Search code examples
ruby-on-railsrubyhtml-parsingnokogiri

How to parse a HTML table with Nokogiri?


I'm trying to parse a table but I don't know how to save the data from it. I want to save the data in each row row to look like:

['Raw name 1', 2,094, 0,017, 0,098, 0,113, 0,452]

The sample table is:

html = <<EOT
    <table class="open">
        <tr>
            <th>Table name</th>
            <th>Column name 1</th>
            <th>Column name 2</th>
            <th>Column name 3</th>
            <th>Column name 4</th>
            <th>Column name 5</th>
        </tr>
        <tr>
            <th>Raw name 1</th>
            <td>2,094</td>
            <td>0,017</td>
            <td>0,098</td>
            <td>0,113</td>
            <td>0,452</td>         
        </tr>
        .
        .
        .
        <tr>
            <th>Raw name 5</th>
            <td>2,094</td>
            <td>0,017</td>
            <td>0,098</td>
            <td>0,113</td>
            <td>0,452</td>         
        </tr>
    </table>
EOT

My scraper's code is:

  doc = Nokogiri::HTML(open(html), nil, 'UTF-8')
  tables = doc.css('div.open')

  @tablesArray = []

  tables.each do |table|
    title = table.css('tr[1] > th').text
    cell_data = table.css('tr > td').text
    raw_name = table.css('tr > th').text
    @tablesArray << Table.new(cell_data, raw_name)
  end

  render template: 'scrape_krasecology'
  end
  end

When I try to display the data in the HTML page it looks like all the column names are stored in one array's element and all the data the same way.


Solution

  • The key of the problem is that calling #text on multiple results will return the concatenation of the #text of each individual element.

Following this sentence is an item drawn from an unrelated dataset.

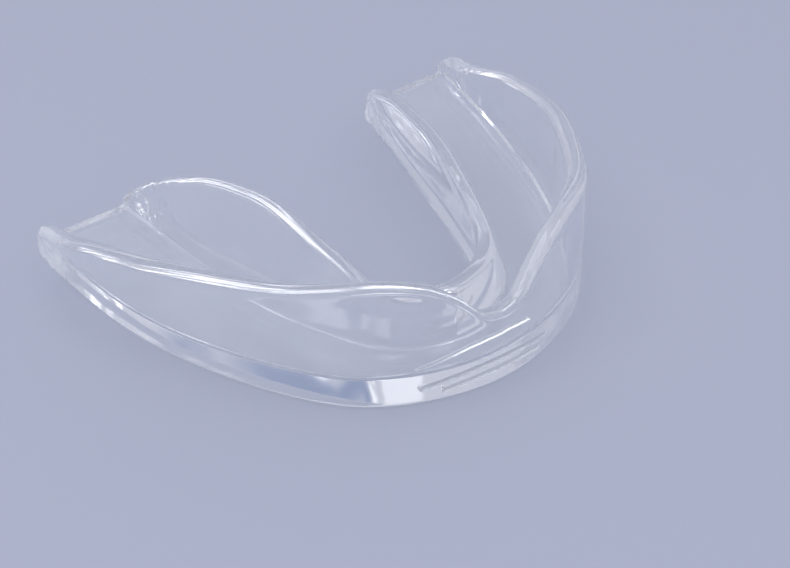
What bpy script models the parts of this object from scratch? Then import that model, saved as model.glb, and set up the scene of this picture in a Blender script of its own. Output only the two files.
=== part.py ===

    Lets examine what each step does:

    # Finds all <table>s with class open
    # I'm assuming you have only one <table> so
    #  you don't actually have to loop through
    #  all tables, instead you can just operate
    #  on the first one. If that is not the case,
    #  you can use a loop the way you did
    tables = doc.css('table.open')
    
    # The text of all <th>s in <tr> one in the table
    title = table.css('tr[1] > th').text
    
    # The text of all <td>s in all <tr>s in the table
    # You obviously wanted just the <td>s in one <tr>
    cell_data = table.css('tr > td').text
    
    # The text of all <th>s in all <tr>s in the table
    # You obviously wanted just the <th>s in one <tr>
    raw_name = table.css('tr > th').text
    

    Now that we know what is wrong, here is a possible solution:

    html = <<EOT
        <table class="open">
            <tr>
                <th>Table name</th>
                <th>Column name 1</th>
                <th>Column name 2</th>
                <th>Column name 3</th>
                <th>Column name 4</th>
                <th>Column name 5</th>
            </tr>
            <tr>
                <th>Raw name 1</th>
                <td>1001</td>
                <td>1002</td>
                <td>1003</td>
                <td>1004</td>
                <td>1005</td>         
            </tr>
            <tr>
                <th>Raw name 2</th>
                <td>2001</td>
                <td>2002</td>
                <td>2003</td>
                <td>2004</td>
                <td>2005</td>         
            </tr>
            <tr>
                <th>Raw name 3</th>
                <td>3001</td>
                <td>3002</td>
                <td>3003</td>
                <td>3004</td>
                <td>3005</td>         
            </tr>
        </table>
    EOT
    

    doc = Nokogiri::HTML(html, nil, 'UTF-8')
    
    # Fetches only the first <table>. If you have
    #  more than one, you can loop the way you
    #  originally did.
    table = doc.css('table.open').first
    
    # Fetches all rows (<tr>s)
    rows = table.css('tr')
    
    # The column names are the first row (shift returns
    #  the first element and removes it from the array).
    # On that row we get the text of each individual <th>
    # This will be Table name, Column name 1, Column name 2...
    column_names = rows.shift.css('th').map(&:text)
    
    # On each of the remaining rows
    text_all_rows = rows.map do |row|
    
      # We get the name (<th>)
      # On the first row this will be Raw name 1
      #  on the second - Raw name 2, etc.
      row_name = row.css('th').text
    
      # We get the text of each individual value (<td>)
      # On the first row this will be 1001, 1002, 1003...
      #  on the second - 2001, 2002, 2003... etc
      row_values = row.css('td').map(&:text)
    
      # We map the name, followed by all the values
      [row_name, *row_values]
    end
    
    p column_names  # => ["Table name", "Column name 1", "Column name 2",
                    #     "Column name 3", "Column name 4", "Column name 5"]
    p text_all_rows # => [["Raw name 1", "1001", "1002", "1003", "1004", "1005"],
                    #     ["Raw name 2", "2001", "2002", "2003", "2004", "2005"],
                    #     ["Raw name 3", "3001", "3002", "3003", "3004", "3005"]]
    
    # If you want to combine them
    text_all_rows.each do |row_as_text|
      p column_names.zip(row_as_text).to_h
    end # =>
        # {"Table name"=>"Raw name 1", "Column name 1"=>"1001", "Column name 2"=>"1002", "Column name 3"=>"1003", "Column name 4"=>"1004", "Column name 5"=>"1005"}
        # {"Table name"=>"Raw name 2", "Column name 1"=>"2001", "Column name 2"=>"2002", "Column name 3"=>"2003", "Column name 4"=>"2004", "Column name 5"=>"2005"}
        # {"Table name"=>"Raw name 3", "Column name 1"=>"3001", "Column name 2"=>"3002", "Column name 3"=>"3003", "Column name 4"=>"3004", "Column name 5"=>"3005"}